Every genuine struggle against entrenched power brings forward forms of dual power. Factory workers slowing down an assembly line by direct action, cubicle workers surfing the internet on company time or using the company’s equipment to communicate with their friends, fast-food or grocery workers deliberately undercharging customers—most of the examples in daily life are too fragile, small in scale and sporadic to take on political meaning, but all of them taken together represent the new society. At what point do revolutionaries transfer their attention from the institutions that represent the oppressed within the existing society to these admittedly weak and often barely visible elements of the new? I once asked a member of a socialist organization that claimed to uphold a strategy of dual power, at one point do we shift our attention from work within the unions and the various reform movements that seek to exert pressure on the government and give central place to the elements of the new society that spring up like mushrooms after a summer rain—drawing a line between them and the existing reform institutions, doing what we can to link them together, differentiate them from the old, and clarify their implications? Do we wait until they enjoy the support of fifty-one percent of the population? He was unable to answer.

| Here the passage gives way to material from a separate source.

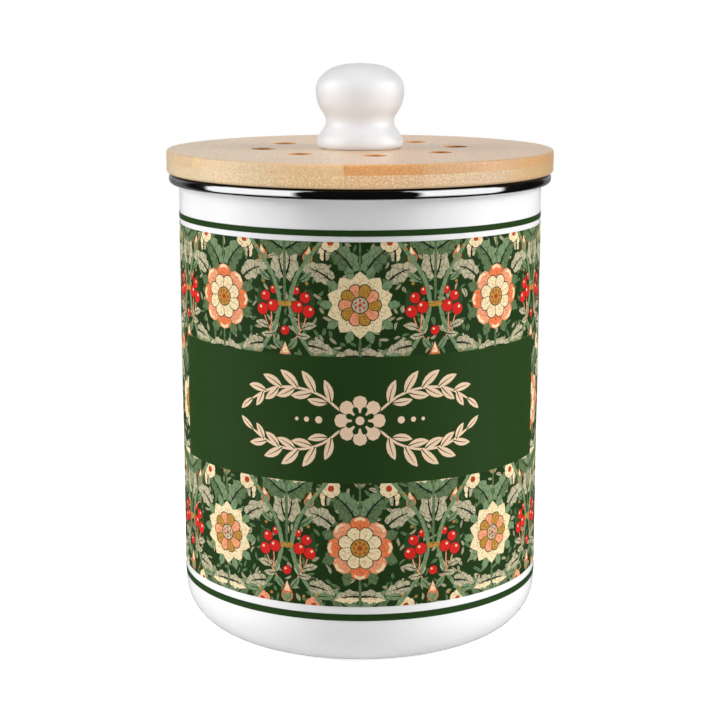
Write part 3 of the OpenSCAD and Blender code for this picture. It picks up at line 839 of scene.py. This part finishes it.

For me, the answer is easy: the time is now. We revolutionaries are against representation and in favor of direct democracy. We are against the unions, which seek better terms in the sale of labor power, and in favor of abolishing the sale of labor power. Instead of reforming the economy we want to abolish the economy, and in its place put community. We are enemies of the nation-state, the family, the white race, and everything else that is respectable in the society. “We hate this rotten system more than any mortals do/Our aim is not to patch it but to build it all anew.” Our political intervention must reflect that sentiment, not leave it on the shelf to be hauled out for holiday speeches.

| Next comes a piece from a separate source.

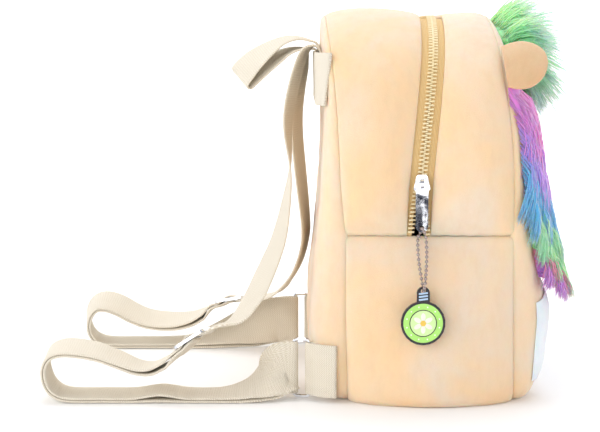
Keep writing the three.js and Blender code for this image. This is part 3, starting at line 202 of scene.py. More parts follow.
# Lean and swell of the body: at is a share of the height, the rest are shares of the gusset's depth.
body_table = {
    "at": [0, 0.14, 0.23, 0.32, 0.43, 0.55, 0.68, 0.8, 0.91, 1],
    "rear": [-0.482, -0.49, -0.495, -0.497, -0.499, -0.524, -0.54, -0.558, -0.585, -0.612],
    "zip": [-0.064, -0.064, -0.064, -0.064, -0.063, -0.052, -0.026, 0.002, 0.028, 0.04],
    "front": [0.513, 0.507, 0.503, 0.5, 0.5, 0.499, 0.484, 0.45, 0.42, 0.378],
    "back_swell": [0.19, 0.225, 0.212, 0.19, 0.163, 0.117, 0.085, 0.066, 0.05, 0.035],
    "front_swell": [0.17, 0.215, 0.24, 0.2, 0.14, 0.1, 0.09, 0.085, 0.07, 0.05],
}
crown_table = {
    "at": [0, 0.05, 0.12, 0.22, 0.3, 0.38, seam_share, 0.48, 0.6, 0.8, 1],
    "crown": [0.17, 0.175, 0.165, 0.14, 0.115, 0.065, 0.012, 0.05, 0.078, 0.07, 0.055],
}


def reading(table, column, share):
    """Smooth reading of one column of a table at a share along it."""
    at = np.asarray(table["at"], float)
    value = np.asarray(table[column], float)
    share = np.clip(np.asarray(share, float), at[0], at[-1])
    i = np.clip(np.searchsorted(at, share), 1, len(at) - 1)
    before = np.maximum(i - 2, 0)
    after = np.minimum(i + 1, len(at) - 1)
    span = at[i] - at[i - 1]
    t = (share - at[i - 1]) / span
    slope_a = (value[i] - value[before]) / (at[i] - at[before]) * span
    slope_b = (value[after] - value[i - 1]) / (at[after] - at[i - 1]) * span
    rise = value[i] - value[i - 1]
    bend = 3 * rise - 2 * slope_a - slope_b
    return value[i - 1] + t * slope_a + t ** 2 * bend + t ** 3 * (slope_a + slope_b - 2 * rise)


def body_at(column, z):
    return gusset_depth * reading(body_table, column, np.asarray(z) / bag_height)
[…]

How to do that? I would be the first to admit that I am not flowing over with brilliant ideas. But for revolutionaries, it is the main question worth asking.

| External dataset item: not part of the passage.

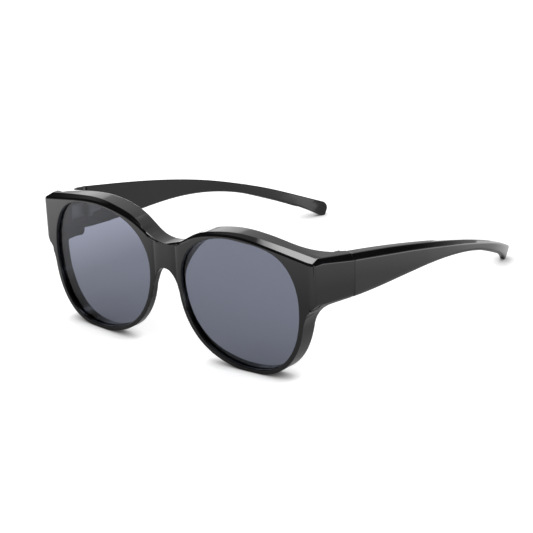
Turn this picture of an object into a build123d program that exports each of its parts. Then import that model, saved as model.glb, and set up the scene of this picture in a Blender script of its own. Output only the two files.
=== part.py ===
from build123d import *
import math
import os

# Fitover sunglasses, in millimetres. X runs across the face, Y from the front back to the temple tips,
# Z up. The pair stands on its rim bottoms and temple tips. Left and right are the wearer's: left is +X.

# Overall
half_front = 71.8             # centre to the corner between front and side
brow_height = 58.7            # highest point of the front face
seam_depth = 27.8             # front apex back to the seam with the temple
temple_length = 159.0         # seam to the end of the tip

# Lenses and rims
bridge_gap = 16.6             # between the two lens openings
end_face = 6.9                # front face from the lens opening out to the corner
brow_face = 1.55              # front face over the lens opening
rim_width = 2.0               # front face round the lens
foot_flat = 0.25              # how much of the rim's bottom is flattened where it stands
lens_thickness = 1.2
lens_setback = 1.6            # from the front face back to the lens
plate_thickness = 3.6         # front face back to the hollow behind the lens
groove_depth = 0.8
groove_clearance = 0.04
lens_outline_shares = [
    (0.0, 1.0), (-0.44, 0.94), (-0.80, 0.715), (-0.965, 0.42), (-0.985, 0.02), (-0.86, -0.41),
    (-0.60, -0.745), (-0.21, -0.945), (0.22, -1.0), (0.60, -0.895), (0.86, -0.60), (0.98, -0.20),
    (1.0, 0.09), (0.925, 0.53), (0.70, 0.845), (0.385, 0.97),
]
grown_points = 40             # points that a grown outline is drawn through
rim_steps = 400               # steps round the rim when its reach is looked up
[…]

Can alternative institutions serve revolutionary strategy? In some ways and under certain circumstances, yes. They may provide valuable examples of what the new society might look like, and space for people to mobilize to achieve it. The aim is not a food coop, but the organization of the workers in agriculture and transport to convert the production of food into production for use instead of for profit. I doubt the Free School will ever replace Johns Hopkins or the public schools, but if it provides a space for students to organize to revolutionize the schools and the university, then it will have justified the sacrifices people are putting into it. I doubt that the Indypendent quarterly will ever replace the Baltimore Sun, but if it provides space and inspiration for workers at the Baltimore Sun to take over their place of employment and turn it into a public resource, then the Indypendent will have served a revolutionary function.

The preceding is a talk I gave last month at the Radical Book Pavilion at the Baltimore Book Fair, where I was honored to share a panel with Penelope Rosemont. A discussion followed.